WHAT THIS TASK INVOLVES
The entries need to be copied exactly.

..........

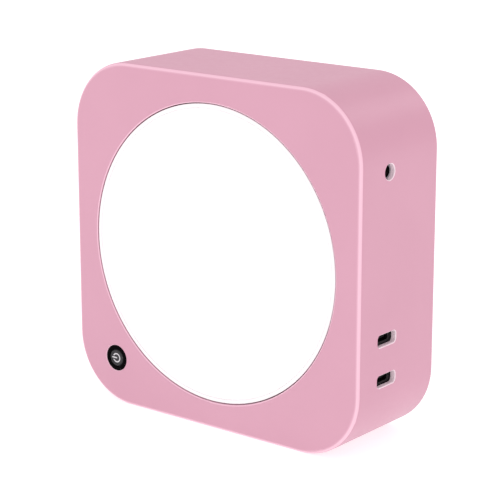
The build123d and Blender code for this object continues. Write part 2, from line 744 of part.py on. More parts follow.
def make_fan_housing():
    """Scroll housing with its outlet duct, which ends at the slots in the left wall."""
    with BuildPart() as fan_housing:
        extrude(discs(GUARD_BACK, SEAT_R, [(0, AXIS_Z)]), amount=-FLANGE_T)
        extrude(ears(GUARD_BACK), amount=-FLANGE_T)
        extrude(
            scroll_outline(GUARD_BACK, HOUSING_T), amount=-(HOUSING_BACK - GUARD_BACK)
        )
        extrude(
            scroll_outline(FLANGE_BACK, 0),
            amount=-(CHAMBER_BACK - FLANGE_BACK),
            mode=Mode.SUBTRACT,
        )
        extrude(discs(GUARD_BACK, FUNNEL_R + GAP, [(0, AXIS_Z)]), amount=-FLANGE_T,
                mode=Mode.SUBTRACT)
        extrude(discs(CHAMBER_BACK, BASE_STEP_R + GAP, [(0, AXIS_Z)]), amount=-HOUSING_T,
                mode=Mode.SUBTRACT)
        extrude(discs(CHAMBER_BACK, MOTOR_SCREW_R + THREAD_GAP, MOTOR_SCREWS), amount=-HOUSING_T,
                mode=Mode.SUBTRACT)
        extrude(discs(GUARD_BACK, HOUSING_SCREW_R + HOLE_GAP, HOUSING_BOSSES), amount=-FLANGE_T,
                mode=Mode.SUBTRACT)
        extrude(discs(HOUSING_BACK, CONTROL_BOSS_R, CONTROL_POSTS), amount=-CONTROL_STANDOFF)
        extrude(discs(CONTROL_FRONT - CONTROL_SCREW_GRIP, BOARD_SCREW_R + THREAD_GAP, CONTROL_POSTS),
                amount=-CONTROL_SCREW_GRIP, mode=Mode.SUBTRACT)
    save(fan_housing, "fan_housing")


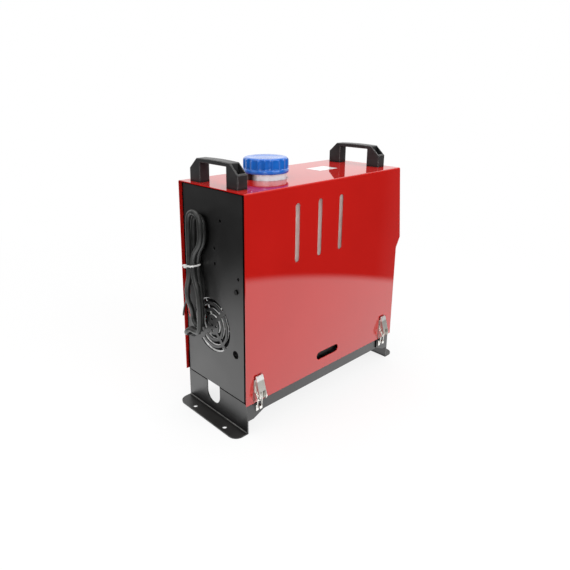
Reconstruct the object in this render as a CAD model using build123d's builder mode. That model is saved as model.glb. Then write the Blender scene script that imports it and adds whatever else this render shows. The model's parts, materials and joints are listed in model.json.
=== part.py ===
from build123d import *
import math
import os

# All-in-one diesel air heater: a lift-off sheet cover over a chassis that carries the fuel tank and the
# heater. Millimetres, +Z up, floor at z = 0, +X towards the warm air outlet, origin at the centre of the
# footprint. The near long side of the photograph faces -Y.

# ---- driving dimensions ----
running_gap = 0.3
slip_fit = 0.05
overcut = 5.0

# Sheet cover
cover_width = 145.0
cover_bottom = 48.0
cover_height = 300.0
cover_overhang = 4.0
step_overhang = 2.5
slope_lean = 4.7
nose_proud = 9.5
nose_z = 227.0
step_z = 209.3
cover_wall = 1.2
cover_bend = 2.4
level_slot_x = -29.0
level_slot_pitch = 46.5
level_slot_count = 3
level_slot_width = 9.0
level_slot_length = 85.0
level_slot_z = 280.9
vent_slot_x = -2.1
vent_slot_z = 72.1
vent_slot_length = 51.0
vent_slot_width = 12.8

# What stands on the common machine line, a little towards the far side
machine_y = 5.0
machine_z = 145.2

# Feet and tray
foot_face_x = 167.9
foot_flange = 23.0
foot_half_width = 69.5
foot_sheet = 2.0
foot_corner = 14.0
foot_plate_top = 78.0
foot_hole_out = 14.8
foot_hole_y = 36.0
foot_hole_radius = 3.3
foot_notch_y = 8.5
foot_notch_radius = 15.5
foot_notch_bottom = 15.0
foot_notch_top = 64.0
gusset_length = 30.0
gusset_bottom = 20.5
tray_half_width = 67.3
tray_bottom = 27.0
tray_sheet = 1.5
tray_top = 76.0
pipe_cutout_depth = 28.0
pipe_cutout_half_width = 58.0
pipe_cutout_round = 8.0
pipe_hole_gap = 3.0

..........

FULL ANSWER
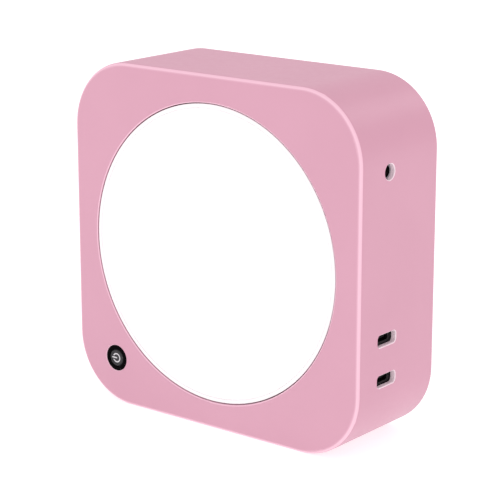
The build123d and Blender code for this object continues. Write part 2, from line 744 of part.py on. More parts follow.
def make_fan_housing():
    """Scroll housing with its outlet duct, which ends at the slots in the left wall."""
    with BuildPart() as fan_housing:
        extrude(discs(GUARD_BACK, SEAT_R, [(0, AXIS_Z)]), amount=-FLANGE_T)
        extrude(ears(GUARD_BACK), amount=-FLANGE_T)
        extrude(
            scroll_outline(GUARD_BACK, HOUSING_T), amount=-(HOUSING_BACK - GUARD_BACK)
        )
        extrude(
            scroll_outline(FLANGE_BACK, 0),
            amount=-(CHAMBER_BACK - FLANGE_BACK),
            mode=Mode.SUBTRACT,
        )
        extrude(discs(GUARD_BACK, FUNNEL_R + GAP, [(0, AXIS_Z)]), amount=-FLANGE_T,
                mode=Mode.SUBTRACT)
        extrude(discs(CHAMBER_BACK, BASE_STEP_R + GAP, [(0, AXIS_Z)]), amount=-HOUSING_T,
                mode=Mode.SUBTRACT)
        extrude(discs(CHAMBER_BACK, MOTOR_SCREW_R + THREAD_GAP, MOTOR_SCREWS), amount=-HOUSING_T,
                mode=Mode.SUBTRACT)
        extrude(discs(GUARD_BACK, HOUSING_SCREW_R + HOLE_GAP, HOUSING_BOSSES), amount=-FLANGE_T,
                mode=Mode.SUBTRACT)
        extrude(discs(HOUSING_BACK, CONTROL_BOSS_R, CONTROL_POSTS), amount=-CONTROL_STANDOFF)
        extrude(discs(CONTROL_FRONT - CONTROL_SCREW_GRIP, BOARD_SCREW_R + THREAD_GAP, CONTROL_POSTS),
                amount=-CONTROL_SCREW_GRIP, mode=Mode.SUBTRACT)
    save(fan_housing, "fan_housing")


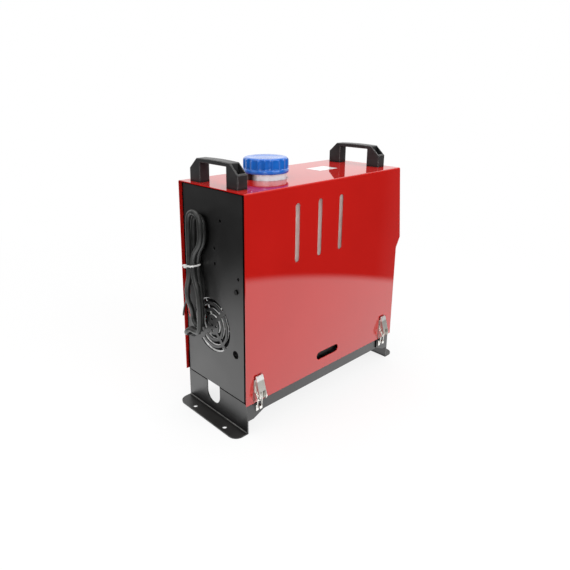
Reconstruct the object in this render as a CAD model using build123d's builder mode. That model is saved as model.glb. Then write the Blender scene script that imports it and adds whatever else this render shows. The model's parts, materials and joints are listed in model.json.
=== part.py ===
from build123d import *
import math
import os

# All-in-one diesel air heater: a lift-off sheet cover over a chassis that carries the fuel tank and the
# heater. Millimetres, +Z up, floor at z = 0, +X towards the warm air outlet, origin at the centre of the
# footprint. The near long side of the photograph faces -Y.

# ---- driving dimensions ----
running_gap = 0.3
slip_fit = 0.05
overcut = 5.0

# Sheet cover
cover_width = 145.0
cover_bottom = 48.0
cover_height = 300.0
cover_overhang = 4.0
step_overhang = 2.5
slope_lean = 4.7
nose_proud = 9.5
nose_z = 227.0
step_z = 209.3
cover_wall = 1.2
cover_bend = 2.4
level_slot_x = -29.0
level_slot_pitch = 46.5
level_slot_count = 3
level_slot_width = 9.0
level_slot_length = 85.0
level_slot_z = 280.9
vent_slot_x = -2.1
vent_slot_z = 72.1
vent_slot_length = 51.0
vent_slot_width = 12.8

# What stands on the common machine line, a little towards the far side
machine_y = 5.0
machine_z = 145.2

# Feet and tray
foot_face_x = 167.9
foot_flange = 23.0
foot_half_width = 69.5
foot_sheet = 2.0
foot_corner = 14.0
foot_plate_top = 78.0
foot_hole_out = 14.8
foot_hole_y = 36.0
foot_hole_radius = 3.3
foot_notch_y = 8.5
foot_notch_radius = 15.5
foot_notch_bottom = 15.0
foot_notch_top = 64.0
gusset_length = 30.0
gusset_bottom = 20.5
tray_half_width = 67.3
tray_bottom = 27.0
tray_sheet = 1.5
tray_top = 76.0
pipe_cutout_depth = 28.0
pipe_cutout_half_width = 58.0
pipe_cutout_round = 8.0
pipe_hole_gap = 3.0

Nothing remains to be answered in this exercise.